Objective: Repeat, please, only the lines from the top of the data down to the line with "---- The seed"; include both of those lines.

## start Data lines

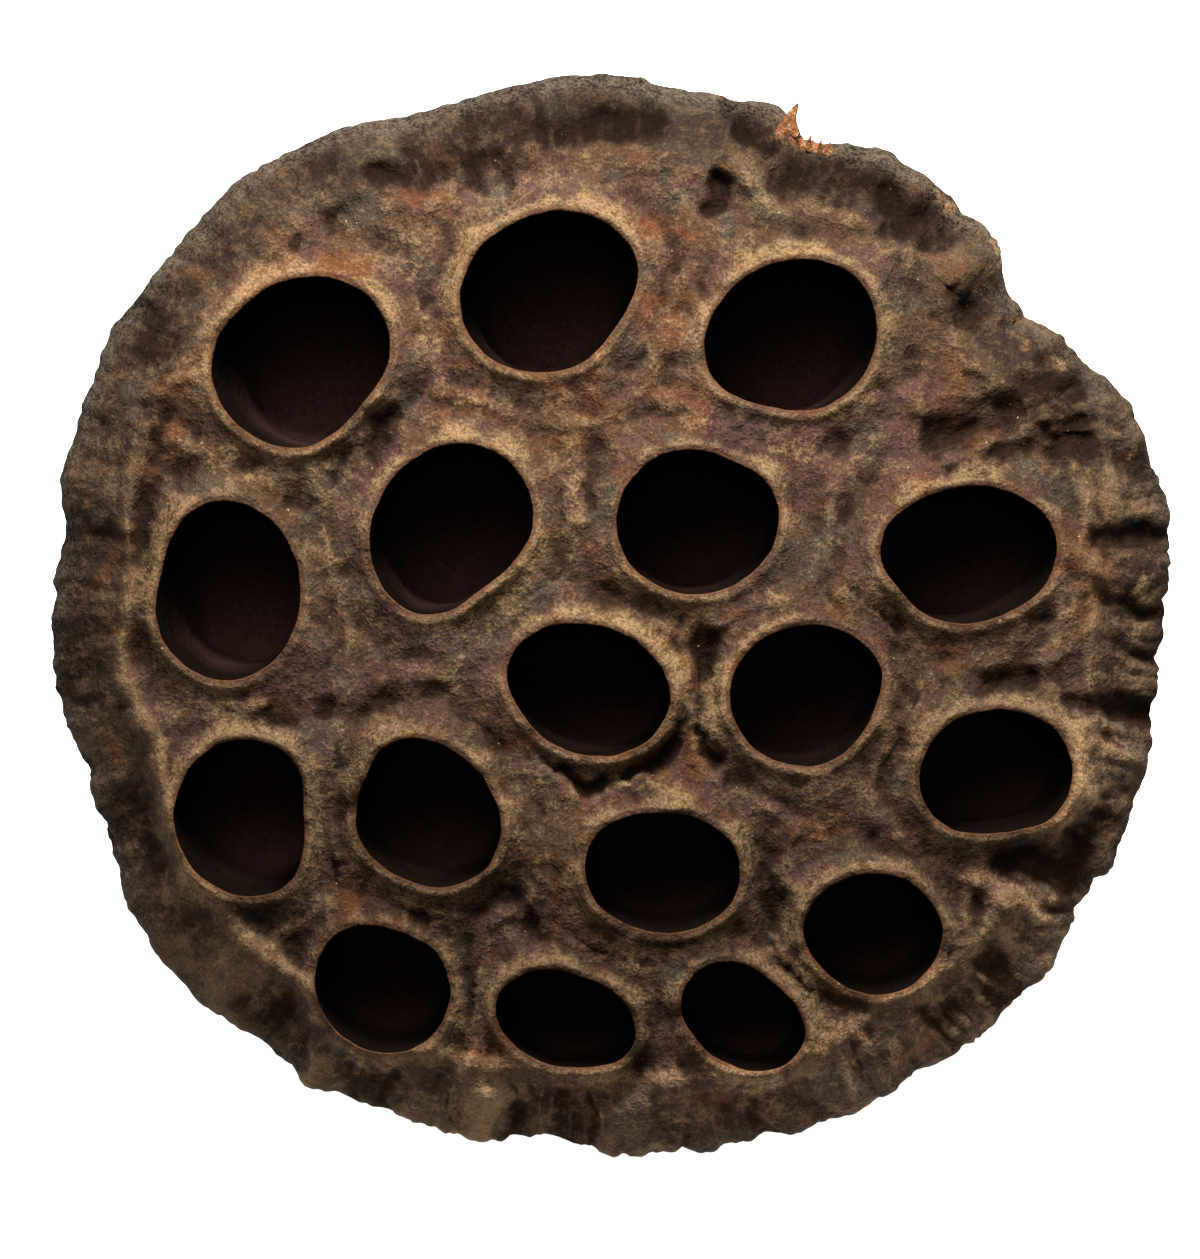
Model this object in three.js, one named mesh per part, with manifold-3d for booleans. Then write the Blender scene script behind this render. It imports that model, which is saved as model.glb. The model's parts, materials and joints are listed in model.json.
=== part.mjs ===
// A dried lotus pod: the woody seed head of a lotus, empty of its seeds and cut off flush at the
// stem, standing face up on the cut. It grew as one piece, so it is one solid.
// Millimetres, +Z up. The origin is on the surface it stands on, under the middle of its outline.

import * as THREE from 'three';
import { mergeVertices } from 'three/addons/utils/BufferGeometryUtils.js';
import Module from 'manifold-3d';

// ---- The pod's body ----

const podHeight = 58;
const cutEndRadius = 10.5;

// The rim isn't round: its reach from the middle, every 15 degrees from +X towards +Y.
const rimReach = [
  47.5, 48, 45.5, 45.5, 46, 45.5, 46.5, 46, 48, 49, 49, 48.5,
  48, 46.5, 48, 48, 47.5, 46, 46, 46.5, 47.5, 48, 47, 47.5,
];
const meanRimRadius = 47;

// The face is a shallow dome out to the shoulder, where it rolls over to the rim.
const domeDrop = 3;
const shoulderRadius = 40;
const rollPerSquareMillimetre = 0.09;
const faceRings = [46, 44, 41.5, 37, 28, 15, 0];

// The underside swells from the cut end out to the rim: [radius, height].
const underside = [
  [0, 0], [cutEndRadius, 0], [12, 3.5], [16, 9], [22.5, 16], [29.5, 23.5],
  [36, 31.5], [41.2, 39], [45, 46],
];
const bodySegments = 48;

// ---- The seed holes ----

// Each mouth is an ellipse, long by short and turned, with one side flattened: cut is how far the
// flat is in from the ellipse, and flat is the way it faces. Angles are in degrees from +X.
const seedHoles = [
  { x: -26, y: 21.5, long: 15.5, short: 14, turn: 45, flat: 320, cut: 1 },
  { x: -5, y: 27.5, long: 16, short: 13.5, turn: 20, flat: 330, cut: 1 },
  { x: 15.5, y: 23.5, long: 15.5, short: 13, turn: 30, flat: 255, cut: 1 },
  { x: -33, y: 2, long: 15.5, short: 13, turn: 95, flat: 165, cut: 1 },
  { x: -13.5, y: 7, long: 15.5, short: 13.5, turn: 60, flat: 310, cut: 1.5 },
  { x: 7.5, y: 8, long: 14, short: 12.5, turn: 10, flat: 70, cut: 0.5 },
  { x: 30.5, y: 5, long: 16, short: 11.5, turn: 10, flat: 220, cut: 1 },
  { x: -2, y: -6.5, long: 14.5, short: 11, turn: 165, flat: 215, cut: 0.5 },
  { x: 17, y: -7, long: 13.5, short: 12, turn: 5, flat: 330, cut: 1 },
  { x: -31, y: -17.5, long: 13.5, short: 12.5, turn: 105, flat: 0, cut: 1.5 },
  { x: -16, y: -17, long: 14.5, short: 11.5, turn: 140, flat: 160, cut: 1.5 },
  { x: 4.5, y: -22, long: 13.5, short: 10.5, turn: 175, flat: 90, cut: 0 },
  { x: 33, y: -14, long: 13, short: 11.5, turn: 5, flat: 275, cut: 1 },
  { x: 22.5, y: -27.5, long: 12, short: 10.5, turn: 0, flat: 230, cut: 0.5 },
  { x: -19.5, y: -32, long: 12, short: 11, turn: 140, flat: 75, cut: 0.5 },
  { x: -3.5, y: -35, long: 12.5, short: 9, turn: 155, flat: 280, cut: 0.5 },
  { x: 11.5, y: -34.5, long: 11.5, short: 8.5, turn: 150, flat: 45, cut: 0.5 },
];
const flatCornerSharpness = 10;

// The chambers are shallower towards the rim, and lean in so that they meet under the middle.
const middleChamberDepth = 20;
const rimChamberDepth = 15;
const leanAtRim = 0.16;
const outerHoleDistance = 37;

// A chamber from its closed end up through its mouth: [share of the mouth, share of the depth].
const chamber = [[0, -1], [0.5, -0.96], [0.78, -0.78], [0.93, -0.4], [1, 0]];
const mouthClearance = 4;
const chamberSegments = 20;

// A low lip stands round each mouth: its section's [reach out from the mouth, height on the face].
const lip = [[1.4, -3], [2.3, -0.5], [0.9, 0.7], [0.1, 0.9]];
const lipSegments = 16;

// ---- Shapes ----

const wasm = await Module();
wasm.setup();

function rimRadiusAt(angle) {
  const count = rimReach.length;
  const turns = angle / (2 * Math.PI);
  const place = (turns - Math.floor(turns)) * count;
  const first = Math.floor(place);
  const [a, b, c, d] = [-1, 0, 1, 2].map((step) => rimReach[(first + step + count) % count]);
  const t = place - first;
  const bend = (2 * a - 5 * b + 4 * c - d) * t * t + (3 * b - a - 3 * c + d) * t * t * t;
  return b + 0.5 * ((c - a) * t + bend);
}

function stretchAt(angle, radius) {
  const share = Math.min(Math.max((radius - cutEndRadius) / (meanRimRadius - cutEndRadius), 0), 1);
  return 1 + (rimRadiusAt(angle) / meanRimRadius - 1) * share;
}

function faceHeight(radius) {
  const pastShoulder = Math.max(radius - shoulderRadius, 0);
  return podHeight - domeDrop * (radius / shoulderRadius) ** 2
    - rollPerSquareMillimetre * pastShoulder ** 2;
}

function faceHeightAt(x, y) {
  const radius = Math.hypot(x, y);
  return faceHeight(radius / stretchAt(Math.atan2(y, x), radius));
}

function mouthRadiusAt(hole, angle) {
  const halfLong = hole.long / 2;
  const halfShort = hole.short / 2;
  const turn = THREE.MathUtils.degToRad(hole.turn);
  const flat = THREE.MathUtils.degToRad(hole.flat);
  const round = 1 / Math.hypot(Math.cos(angle - turn) / halfLong, Math.sin(angle - turn) / halfShort);
  const ellipseEdge = Math.hypot(Math.cos(flat - turn) * halfLong, Math.sin(flat - turn) * halfShort);
  const facing = Math.cos(angle - flat);
  if (facing < 0.2) {
    return round;
  }
  const straight = (ellipseEdge - hole.cut) / facing;
  const power = flatCornerSharpness;
  return (round ** -power + straight ** -power) ** (-1 / power);
}

function solidFrom(geometry) {
  geometry.deleteAttribute('normal');
  geometry.deleteAttribute('uv');
  const merged = mergeVertices(geometry);
  const corners = merged.index.array;
  const triangles = [];
  for (let i = 0; i < corners.length; i += 3) {
    const [a, b, c] = corners.slice(i, i + 3);
    if (a !== b && b !== c && c !== a) {
      triangles.push(a, b, c);
    }
  }
  const mesh = new wasm.Mesh({
    numProp: 3,
    vertProperties: new Float32Array(merged.attributes.position.array),
    triVerts: new Uint32Array(triangles),
  });
  return new wasm.Manifold(mesh);
}

// A lathed solid about +Z whose every point is then moved by place(point).
function lathedSolid(profile, segments, place) {
  const points = profile.map(([radius, height]) => new THREE.Vector2(radius, height));
  const geometry = new THREE.LatheGeometry(points, segments);
  geometry.rotateX(Math.PI / 2);
  const position = geometry.attributes.position;
  const point = new THREE.Vector3();
  for (let i = 0; i < position.count; i += 1) {
    point.fromBufferAttribute(position, i);
    place(point);
    position.setXYZ(i, point.x, point.y, point.z);
  }
  return solidFrom(geometry);
}

function makeBody() {
  const face = faceRings.map((radius) => [radius, faceHeight(radius)]);
  const rim = [meanRimRadius, faceHeight(meanRimRadius)];
  return lathedSolid([...underside, rim, ...face], bodySegments, (point) => {
    const stretch = stretchAt(Math.atan2(point.y, point.x), Math.hypot(point.x, point.y));
    point.x *= stretch;
    point.y *= stretch;
  });
}

function makeLip(hole) {
  const profile = [[0, lip[0][1]], ...lip.map(([reach, height]) => [1 + reach, height]), [0, lip.at(-1)[1]]];
  return lathedSolid(profile, lipSegments, (point) => {
    const angle = Math.atan2(point.y, point.x);
    const out = Math.hypot(point.x, point.y);
    const reach = Math.min(out, 1) * mouthRadiusAt(hole, angle) + Math.max(out - 1, 0);
    point.x = hole.x + reach * Math.cos(angle);
    point.y = hole.y + reach * Math.sin(angle);
    point.z += faceHeightAt(point.x, point.y);
  });
}

function makeChamber(hole) {
  const distance = Math.hypot(hole.x, hole.y);
  const towardsRim = distance / outerHoleDistance;
  const depth = THREE.MathUtils.lerp(middleChamberDepth, rimChamberDepth, towardsRim);
  const lean = (leanAtRim * towardsRim) / Math.max(distance, 1);
  const mouthHeight = faceHeightAt(hole.x, hole.y);
  const walls = chamber.map(([share, level]) => [share, level * depth]);
  const profile = [...walls, [1, mouthClearance], [0, mouthClearance]];
  return lathedSolid(profile, chamberSegments, (point) => {
    const angle = Math.atan2(point.y, point.x);
    const reach = Math.hypot(point.x, point.y) * mouthRadiusAt(hole, angle);
    const below = Math.max(-point.z, 0);
    point.x = hole.x * (1 - lean * below) + reach * Math.cos(angle);
    point.y = hole.y * (1 - lean * below) + reach * Math.sin(angle);
    point.z += mouthHeight;
  });
}

function makePod() {
  let solid = makeBody();
  for (const hole of seedHoles) {
    solid = solid.add(makeLip(hole));
  }
  for (const hole of seedHoles) {
    solid = solid.subtract(makeChamber(hole));
  }
  return solid;
}

// ---- Scene graph ----

function meshOf(name, solid, material) {
  const { vertProperties, triVerts } = solid.getMesh();
  const geometry = new THREE.BufferGeometry();
  geometry.setAttribute('position', new THREE.BufferAttribute(vertProperties, 3));
  geometry.setIndex(new THREE.BufferAttribute(triVerts, 1));
  geometry.computeVertexNormals();
  geometry.computeBoundingBox();
  const middle = geometry.boundingBox.getCenter(new THREE.Vector3());
  geometry.translate(-middle.x, -middle.y, 0);
  const mesh = new THREE.Mesh(geometry, material);
  mesh.name = name;
  return mesh;
}

const driedPod = new THREE.MeshStandardMaterial({ color: 0x5c4636, roughness: 0.9, metalness: 0 });

const lotusPod = new THREE.Group();
lotusPod.name = 'dried_lotus_pod';
lotusPod.add(meshOf('lotus_pod', makePod(), driedPod));

export default lotusPod;
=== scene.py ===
"""A dried lotus pod, grown over the plain solid that holds its size and its seed holes.

It is laid out as an add-on and is run as a script. Lengths in the property groups are in metres;
the mesh is worked out in millimetres and brought down to metres at the end.
"""

import json
import math

import bpy
import numpy as np
from bpy.props import FloatProperty, FloatVectorProperty, IntProperty, PointerProperty
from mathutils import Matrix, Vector, geometry, noise
from mathutils.bvhtree import BVHTree


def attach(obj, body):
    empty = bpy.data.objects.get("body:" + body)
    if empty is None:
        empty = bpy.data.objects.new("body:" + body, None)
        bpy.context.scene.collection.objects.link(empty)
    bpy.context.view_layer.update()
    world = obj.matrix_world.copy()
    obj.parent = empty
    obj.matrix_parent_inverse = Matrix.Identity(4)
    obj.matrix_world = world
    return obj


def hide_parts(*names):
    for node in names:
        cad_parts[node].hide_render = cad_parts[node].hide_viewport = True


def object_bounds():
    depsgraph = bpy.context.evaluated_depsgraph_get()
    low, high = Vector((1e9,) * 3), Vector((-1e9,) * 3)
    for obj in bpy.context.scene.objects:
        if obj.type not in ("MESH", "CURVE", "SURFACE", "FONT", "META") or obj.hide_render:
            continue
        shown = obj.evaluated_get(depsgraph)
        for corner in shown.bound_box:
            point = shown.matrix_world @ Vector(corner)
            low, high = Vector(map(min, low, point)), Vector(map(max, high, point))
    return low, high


bl_info = {
    "name": "Dried Lotus Pod",
    "version": (1, 0, 0),
    "blender": (4, 5, 0),
    "location": "3D View > Sidebar > Lotus Pod",
    "description": "Grows a dried lotus pod with its seed holes, wrinkles and frayed rim",
    "category": "Add Mesh",
}

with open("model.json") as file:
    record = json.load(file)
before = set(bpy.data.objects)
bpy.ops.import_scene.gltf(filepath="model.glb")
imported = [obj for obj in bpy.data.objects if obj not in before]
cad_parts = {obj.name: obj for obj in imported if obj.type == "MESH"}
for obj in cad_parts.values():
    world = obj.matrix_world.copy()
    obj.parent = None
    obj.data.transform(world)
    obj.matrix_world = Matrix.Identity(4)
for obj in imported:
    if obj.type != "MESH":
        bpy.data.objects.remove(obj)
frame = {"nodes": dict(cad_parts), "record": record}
CAD_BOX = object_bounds()

MM = 0.001
POD_NODE = "lotus_pod"
MAP_NAME = "OFBake"
FULL_TURN = 2 * math.pi

# The rim's mean reach from the pod's axis.
MEAN_RIM = 47.0

# How the surface is divided, in points round or millimetres between points.
RIM_POINTS = 900
MOUTH_POINTS = 120
FACE_SPACING = 0.37

# The stage, in metres: how far the floor reaches and its level, the lamps' places and sizes, and how
# far below the pod's top the camera's middle distance is.
FLOOR_REACH = 1.5
FLOOR_LEVEL = -0.05 * MM
KEY_PLACE, KEY_SIZE = (0.02, 0.22, 0.215), 0.085
FILL_PLACE, FILL_SIZE = (-0.06, 0.25, 0.42), 0.30
SKY_STRENGTH = 0.16
FOCUS_DROP = 3 * MM
CLIP_START = 0.01


# ---- What a user would change ----


def length(name, text, millimetres):
    """A length property, given in millimetres and kept in metres."""
    return FloatProperty(
        name=name, description=text, default=millimetres * MM, unit="LENGTH", subtype="DISTANCE", precision=5
    )


def colour(name, text, red, green, blue):
    """A colour property, given as linear red, green and blue."""
    return FloatVectorProperty(
        name=name, description=text, default=(red, green, blue), subtype="COLOR", size=3, min=0, max=1
    )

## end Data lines

Reply to the exercise:
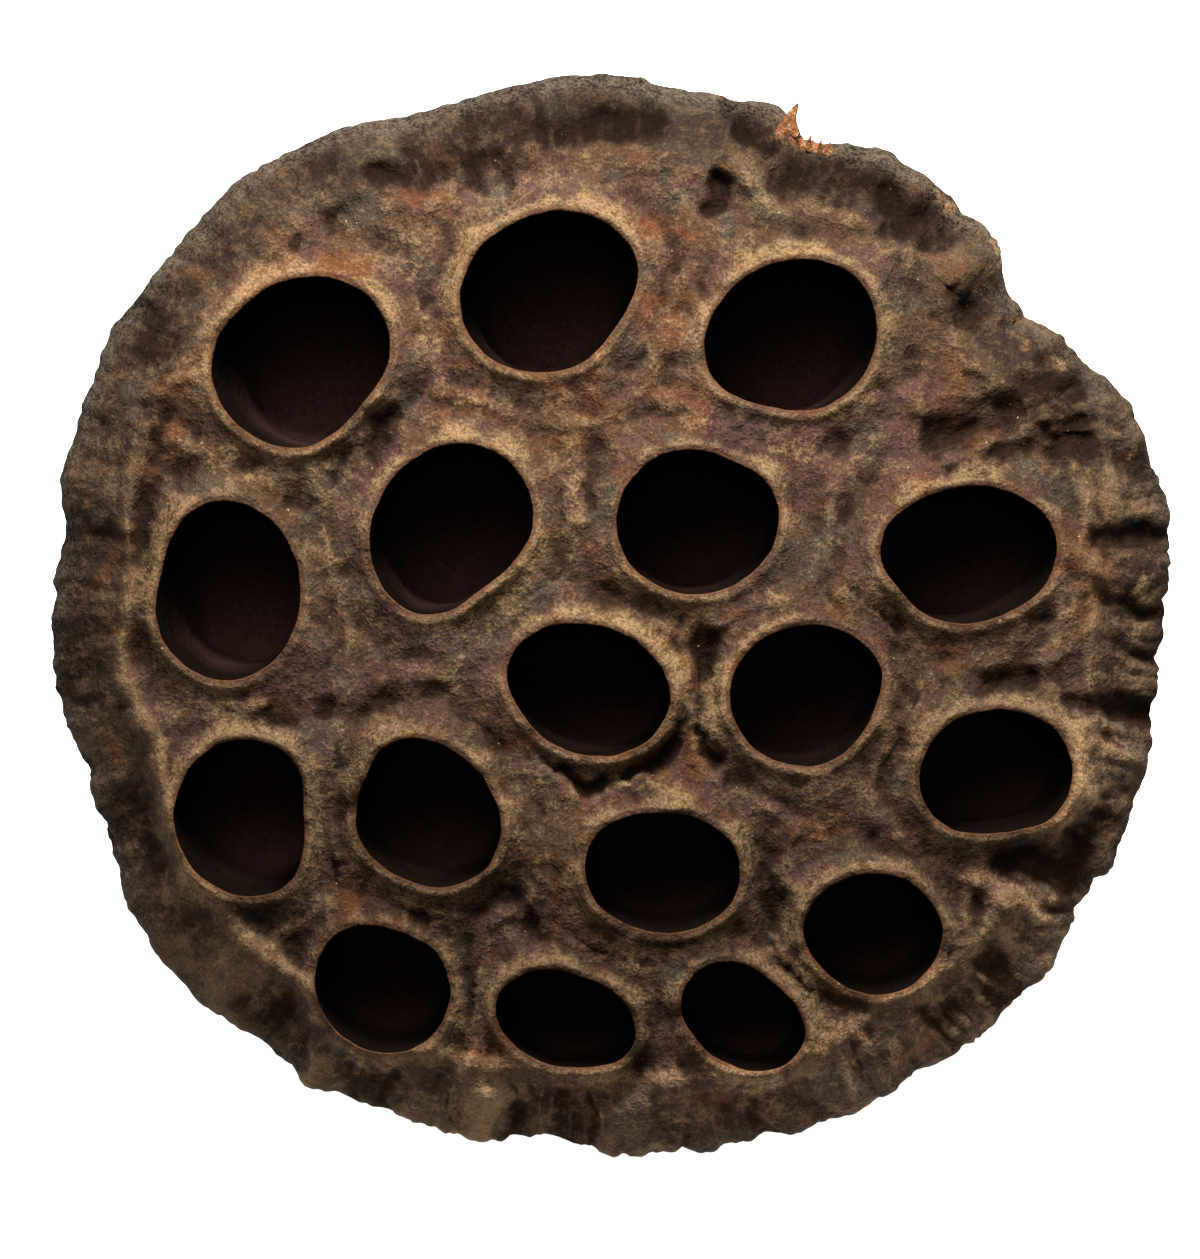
Model this object in three.js, one named mesh per part, with manifold-3d for booleans. Then write the Blender scene script behind this render. It imports that model, which is saved as model.glb. The model's parts, materials and joints are listed in model.json.
=== part.mjs ===
// A dried lotus pod: the woody seed head of a lotus, empty of its seeds and cut off flush at the
// stem, standing face up on the cut. It grew as one piece, so it is one solid.
// Millimetres, +Z up. The origin is on the surface it stands on, under the middle of its outline.

import * as THREE from 'three';
import { mergeVertices } from 'three/addons/utils/BufferGeometryUtils.js';
import Module from 'manifold-3d';

// ---- The pod's body ----

const podHeight = 58;
const cutEndRadius = 10.5;

// The rim isn't round: its reach from the middle, every 15 degrees from +X towards +Y.
const rimReach = [
  47.5, 48, 45.5, 45.5, 46, 45.5, 46.5, 46, 48, 49, 49, 48.5,
  48, 46.5, 48, 48, 47.5, 46, 46, 46.5, 47.5, 48, 47, 47.5,
];
const meanRimRadius = 47;

// The face is a shallow dome out to the shoulder, where it rolls over to the rim.
const domeDrop = 3;
const shoulderRadius = 40;
const rollPerSquareMillimetre = 0.09;
const faceRings = [46, 44, 41.5, 37, 28, 15, 0];

// The underside swells from the cut end out to the rim: [radius, height].
const underside = [
  [0, 0], [cutEndRadius, 0], [12, 3.5], [16, 9], [22.5, 16], [29.5, 23.5],
  [36, 31.5], [41.2, 39], [45, 46],
];
const bodySegments = 48;

// ---- The seed holes ----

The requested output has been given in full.